Put a few items along with the cleaning cloth into the bag (both supplied with the kit); throw them in the dryer; they will clean without shrinking or fading the colors. While not as thorough as dry cleaning, this process is often good enough and is far less expensive than professionally cleaning one garment.

To wash a sweater at home, either by hand or in the machine, keep in mind that fabrics are different. Cotton and wool are sturdier than cashmere and silk, and don’t require as much special attention. But, even for acrylic, cotton, and other sweaters that are labeled “Machine Washable,” you should not wash them as you would other everyday wear.

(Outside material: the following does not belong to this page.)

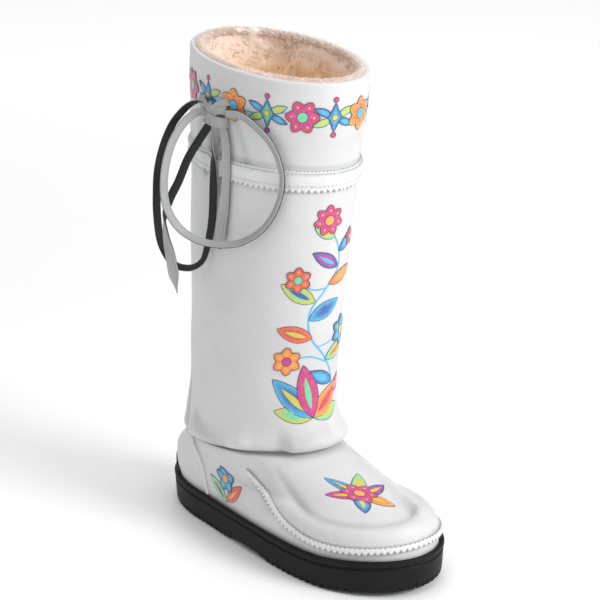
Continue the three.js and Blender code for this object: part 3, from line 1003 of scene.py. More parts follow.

For machine washable sweaters and even for those you wash in a sink by hand, start by turning it inside out. If machine washing, place in a zippered mesh laundry bag; add a clean terry cloth towel to the load to help “scrub” as it washes. Always use cold water and, if in the machine, the “gentle” cycle. After washing and rinsing, to get rid of excess water, squeeze the garment, don’t twist. Next, roll up in a clean, dry towel; squeeze again. Unroll, return to right-side-out, and lay out on a flat surface on a large dry towel. Gently shape and smooth out with your hands to finish drying.

No matter which method you use, carefully fold your sweater and store in a drawer or on a shelf. To  maintain a sweater’s shape, do NOT hang it on a hanger, not even a padded one.